REQUIRED TASK:
Quote exactly, and only, the lines from the one with "const wallFoot = innerHeel.slice(0, -2);" down to the one with "bpy.data.objects.remove(obj)", both included.

MATERIAL:
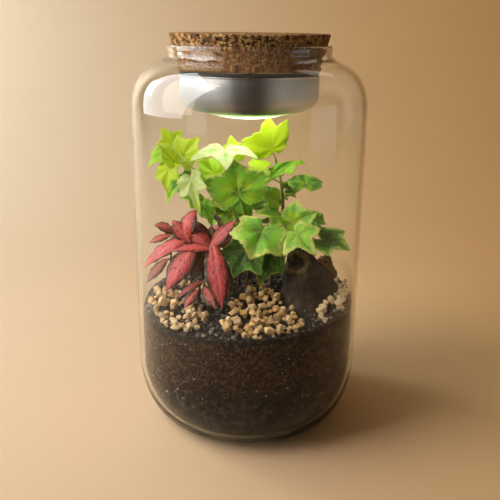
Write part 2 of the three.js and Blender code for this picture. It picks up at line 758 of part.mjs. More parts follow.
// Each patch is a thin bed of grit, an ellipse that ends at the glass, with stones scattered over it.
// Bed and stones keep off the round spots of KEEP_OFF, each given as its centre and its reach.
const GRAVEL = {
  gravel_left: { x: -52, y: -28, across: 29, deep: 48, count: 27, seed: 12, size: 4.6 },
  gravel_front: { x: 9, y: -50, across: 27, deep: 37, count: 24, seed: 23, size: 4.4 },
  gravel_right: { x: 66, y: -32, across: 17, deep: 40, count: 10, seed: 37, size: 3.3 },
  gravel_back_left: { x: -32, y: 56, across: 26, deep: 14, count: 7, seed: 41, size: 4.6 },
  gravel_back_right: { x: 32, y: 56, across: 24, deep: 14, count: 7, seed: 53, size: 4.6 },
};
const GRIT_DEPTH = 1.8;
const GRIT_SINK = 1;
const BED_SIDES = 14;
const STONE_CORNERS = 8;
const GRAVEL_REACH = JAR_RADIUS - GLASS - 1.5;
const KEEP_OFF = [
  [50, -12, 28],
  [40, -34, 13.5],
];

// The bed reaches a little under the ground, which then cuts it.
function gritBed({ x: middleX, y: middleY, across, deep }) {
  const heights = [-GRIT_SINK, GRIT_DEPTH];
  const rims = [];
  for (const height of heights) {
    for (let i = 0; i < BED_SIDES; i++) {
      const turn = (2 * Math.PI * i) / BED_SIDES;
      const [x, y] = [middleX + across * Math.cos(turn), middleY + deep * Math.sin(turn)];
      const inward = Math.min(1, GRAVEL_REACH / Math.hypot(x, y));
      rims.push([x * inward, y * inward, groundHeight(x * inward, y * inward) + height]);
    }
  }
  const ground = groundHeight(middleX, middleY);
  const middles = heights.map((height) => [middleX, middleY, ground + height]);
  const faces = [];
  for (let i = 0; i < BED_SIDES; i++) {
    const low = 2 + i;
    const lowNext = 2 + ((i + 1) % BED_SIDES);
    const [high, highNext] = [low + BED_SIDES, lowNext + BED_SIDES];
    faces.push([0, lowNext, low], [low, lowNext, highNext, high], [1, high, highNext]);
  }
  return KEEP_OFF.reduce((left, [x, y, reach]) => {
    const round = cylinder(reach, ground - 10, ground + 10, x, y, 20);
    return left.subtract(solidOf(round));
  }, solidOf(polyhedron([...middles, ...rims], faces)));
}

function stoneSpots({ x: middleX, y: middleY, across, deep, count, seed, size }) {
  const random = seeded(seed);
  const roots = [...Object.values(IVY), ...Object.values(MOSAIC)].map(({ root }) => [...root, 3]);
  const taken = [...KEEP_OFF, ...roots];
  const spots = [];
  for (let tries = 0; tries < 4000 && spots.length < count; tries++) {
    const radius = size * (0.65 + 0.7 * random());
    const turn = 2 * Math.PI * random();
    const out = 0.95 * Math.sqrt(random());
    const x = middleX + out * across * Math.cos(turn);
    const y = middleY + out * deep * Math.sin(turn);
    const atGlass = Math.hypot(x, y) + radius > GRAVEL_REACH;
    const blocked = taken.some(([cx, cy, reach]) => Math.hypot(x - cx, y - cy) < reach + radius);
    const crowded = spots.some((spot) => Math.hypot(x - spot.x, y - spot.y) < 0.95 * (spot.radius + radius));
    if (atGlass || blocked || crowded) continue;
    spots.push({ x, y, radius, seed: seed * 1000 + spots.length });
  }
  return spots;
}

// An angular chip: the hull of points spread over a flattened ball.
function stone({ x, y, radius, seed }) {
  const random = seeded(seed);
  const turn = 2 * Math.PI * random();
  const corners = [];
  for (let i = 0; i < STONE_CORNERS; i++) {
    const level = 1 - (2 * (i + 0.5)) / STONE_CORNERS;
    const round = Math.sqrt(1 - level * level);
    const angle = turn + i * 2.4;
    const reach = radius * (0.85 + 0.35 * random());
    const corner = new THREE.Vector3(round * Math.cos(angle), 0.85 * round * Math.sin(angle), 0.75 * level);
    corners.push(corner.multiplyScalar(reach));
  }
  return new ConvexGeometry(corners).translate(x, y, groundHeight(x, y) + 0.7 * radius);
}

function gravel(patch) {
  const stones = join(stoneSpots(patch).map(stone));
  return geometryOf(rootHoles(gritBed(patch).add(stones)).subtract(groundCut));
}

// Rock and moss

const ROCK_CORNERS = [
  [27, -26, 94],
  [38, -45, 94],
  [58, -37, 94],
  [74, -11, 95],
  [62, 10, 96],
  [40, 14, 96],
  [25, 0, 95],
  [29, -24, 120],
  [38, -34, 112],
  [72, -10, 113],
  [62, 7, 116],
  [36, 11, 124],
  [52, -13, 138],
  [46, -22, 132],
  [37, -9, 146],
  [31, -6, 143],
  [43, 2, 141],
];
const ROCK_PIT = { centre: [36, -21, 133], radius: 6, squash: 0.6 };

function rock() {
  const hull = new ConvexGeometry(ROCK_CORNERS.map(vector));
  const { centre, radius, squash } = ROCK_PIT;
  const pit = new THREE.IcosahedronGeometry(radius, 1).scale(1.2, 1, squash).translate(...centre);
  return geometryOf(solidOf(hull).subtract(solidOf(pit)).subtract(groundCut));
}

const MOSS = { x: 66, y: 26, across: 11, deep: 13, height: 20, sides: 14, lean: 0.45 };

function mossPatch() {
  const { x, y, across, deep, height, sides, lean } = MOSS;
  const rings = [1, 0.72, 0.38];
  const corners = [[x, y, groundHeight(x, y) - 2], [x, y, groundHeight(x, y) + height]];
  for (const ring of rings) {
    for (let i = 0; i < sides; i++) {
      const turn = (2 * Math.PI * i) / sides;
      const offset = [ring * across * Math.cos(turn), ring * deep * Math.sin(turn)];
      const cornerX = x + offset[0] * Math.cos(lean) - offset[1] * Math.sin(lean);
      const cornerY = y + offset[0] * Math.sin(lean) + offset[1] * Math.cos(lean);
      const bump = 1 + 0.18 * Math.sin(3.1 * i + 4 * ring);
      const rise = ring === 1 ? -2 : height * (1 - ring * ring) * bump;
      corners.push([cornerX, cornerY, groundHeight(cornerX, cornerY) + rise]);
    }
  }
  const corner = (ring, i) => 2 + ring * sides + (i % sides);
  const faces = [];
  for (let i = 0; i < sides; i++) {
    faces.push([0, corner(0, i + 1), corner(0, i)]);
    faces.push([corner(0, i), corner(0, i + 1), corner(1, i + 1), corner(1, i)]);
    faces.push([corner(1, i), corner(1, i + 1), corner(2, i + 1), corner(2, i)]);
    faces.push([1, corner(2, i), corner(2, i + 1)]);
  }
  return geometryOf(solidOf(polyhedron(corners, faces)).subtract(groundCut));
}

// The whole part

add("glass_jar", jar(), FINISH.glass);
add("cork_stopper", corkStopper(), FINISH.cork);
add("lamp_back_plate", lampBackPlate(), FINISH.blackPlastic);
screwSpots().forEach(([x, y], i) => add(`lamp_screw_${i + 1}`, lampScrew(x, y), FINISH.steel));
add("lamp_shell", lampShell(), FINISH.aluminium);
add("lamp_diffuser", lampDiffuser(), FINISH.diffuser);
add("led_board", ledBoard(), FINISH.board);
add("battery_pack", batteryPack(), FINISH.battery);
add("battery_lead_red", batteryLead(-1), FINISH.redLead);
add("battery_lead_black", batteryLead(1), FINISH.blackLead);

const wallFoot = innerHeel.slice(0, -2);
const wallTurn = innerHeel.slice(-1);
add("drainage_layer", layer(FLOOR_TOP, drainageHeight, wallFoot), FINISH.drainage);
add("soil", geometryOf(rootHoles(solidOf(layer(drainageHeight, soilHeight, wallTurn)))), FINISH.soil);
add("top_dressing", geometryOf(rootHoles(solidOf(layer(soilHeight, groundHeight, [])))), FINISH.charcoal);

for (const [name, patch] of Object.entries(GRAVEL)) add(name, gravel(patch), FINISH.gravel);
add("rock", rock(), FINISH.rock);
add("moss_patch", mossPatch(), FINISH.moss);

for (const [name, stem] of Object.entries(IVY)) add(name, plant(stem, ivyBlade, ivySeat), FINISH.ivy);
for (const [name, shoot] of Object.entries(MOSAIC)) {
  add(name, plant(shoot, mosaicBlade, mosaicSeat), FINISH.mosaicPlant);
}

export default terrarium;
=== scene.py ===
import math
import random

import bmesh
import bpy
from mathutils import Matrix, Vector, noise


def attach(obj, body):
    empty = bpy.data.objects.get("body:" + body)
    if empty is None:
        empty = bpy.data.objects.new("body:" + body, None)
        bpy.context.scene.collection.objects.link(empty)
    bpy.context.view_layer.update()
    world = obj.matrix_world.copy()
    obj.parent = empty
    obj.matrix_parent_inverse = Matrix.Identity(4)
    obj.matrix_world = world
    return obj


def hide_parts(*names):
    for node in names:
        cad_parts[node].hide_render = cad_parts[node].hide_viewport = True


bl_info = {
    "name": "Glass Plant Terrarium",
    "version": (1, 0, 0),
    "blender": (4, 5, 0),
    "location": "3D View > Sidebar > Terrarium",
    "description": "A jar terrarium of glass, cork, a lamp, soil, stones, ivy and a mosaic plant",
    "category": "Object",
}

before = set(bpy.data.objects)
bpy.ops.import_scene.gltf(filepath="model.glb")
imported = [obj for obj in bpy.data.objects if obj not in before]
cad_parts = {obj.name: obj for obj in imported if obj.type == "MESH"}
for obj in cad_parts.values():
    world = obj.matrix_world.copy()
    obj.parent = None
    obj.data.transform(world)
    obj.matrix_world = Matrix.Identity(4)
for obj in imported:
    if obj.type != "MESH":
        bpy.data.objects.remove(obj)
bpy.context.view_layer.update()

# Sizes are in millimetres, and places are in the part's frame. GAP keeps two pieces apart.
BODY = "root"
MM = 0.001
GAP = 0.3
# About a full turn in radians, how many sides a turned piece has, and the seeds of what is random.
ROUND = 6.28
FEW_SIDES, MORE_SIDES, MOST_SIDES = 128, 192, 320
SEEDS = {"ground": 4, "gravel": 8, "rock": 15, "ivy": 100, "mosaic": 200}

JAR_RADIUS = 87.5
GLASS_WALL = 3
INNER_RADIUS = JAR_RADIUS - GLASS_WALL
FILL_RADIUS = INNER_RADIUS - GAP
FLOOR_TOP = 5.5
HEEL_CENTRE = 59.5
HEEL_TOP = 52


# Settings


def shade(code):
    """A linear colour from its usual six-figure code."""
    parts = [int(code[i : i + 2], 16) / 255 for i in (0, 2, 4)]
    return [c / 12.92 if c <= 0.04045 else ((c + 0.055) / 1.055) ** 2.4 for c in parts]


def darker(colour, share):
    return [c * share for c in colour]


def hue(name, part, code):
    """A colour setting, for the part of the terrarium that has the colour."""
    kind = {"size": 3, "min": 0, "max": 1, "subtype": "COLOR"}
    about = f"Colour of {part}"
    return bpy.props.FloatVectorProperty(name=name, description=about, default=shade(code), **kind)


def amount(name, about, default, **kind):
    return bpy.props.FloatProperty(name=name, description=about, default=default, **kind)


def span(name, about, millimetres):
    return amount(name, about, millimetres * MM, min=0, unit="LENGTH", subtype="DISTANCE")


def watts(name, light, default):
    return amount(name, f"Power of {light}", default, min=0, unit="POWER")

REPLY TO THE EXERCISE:
const wallFoot = innerHeel.slice(0, -2);
const wallTurn = innerHeel.slice(-1);
add("drainage_layer", layer(FLOOR_TOP, drainageHeight, wallFoot), FINISH.drainage);
add("soil", geometryOf(rootHoles(solidOf(layer(drainageHeight, soilHeight, wallTurn)))), FINISH.soil);
add("top_dressing", geometryOf(rootHoles(solidOf(layer(soilHeight, groundHeight, [])))), FINISH.charcoal);

for (const [name, patch] of Object.entries(GRAVEL)) add(name, gravel(patch), FINISH.gravel);
add("rock", rock(), FINISH.rock);
add("moss_patch", mossPatch(), FINISH.moss);

for (const [name, stem] of Object.entries(IVY)) add(name, plant(stem, ivyBlade, ivySeat), FINISH.ivy);
for (const [name, shoot] of Object.entries(MOSAIC)) {
  add(name, plant(shoot, mosaicBlade, mosaicSeat), FINISH.mosaicPlant);
}

export default terrarium;
=== scene.py ===
import math
import random

import bmesh
import bpy
from mathutils import Matrix, Vector, noise


def attach(obj, body):
    empty = bpy.data.objects.get("body:" + body)
    if empty is None:
        empty = bpy.data.objects.new("body:" + body, None)
        bpy.context.scene.collection.objects.link(empty)
    bpy.context.view_layer.update()
    world = obj.matrix_world.copy()
    obj.parent = empty
    obj.matrix_parent_inverse = Matrix.Identity(4)
    obj.matrix_world = world
    return obj


def hide_parts(*names):
    for node in names:
        cad_parts[node].hide_render = cad_parts[node].hide_viewport = True


bl_info = {
    "name": "Glass Plant Terrarium",
    "version": (1, 0, 0),
    "blender": (4, 5, 0),
    "location": "3D View > Sidebar > Terrarium",
    "description": "A jar terrarium of glass, cork, a lamp, soil, stones, ivy and a mosaic plant",
    "category": "Object",
}

before = set(bpy.data.objects)
bpy.ops.import_scene.gltf(filepath="model.glb")
imported = [obj for obj in bpy.data.objects if obj not in before]
cad_parts = {obj.name: obj for obj in imported if obj.type == "MESH"}
for obj in cad_parts.values():
    world = obj.matrix_world.copy()
    obj.parent = None
    obj.data.transform(world)
    obj.matrix_world = Matrix.Identity(4)
for obj in imported:
    if obj.type != "MESH":
        bpy.data.objects.remove(obj)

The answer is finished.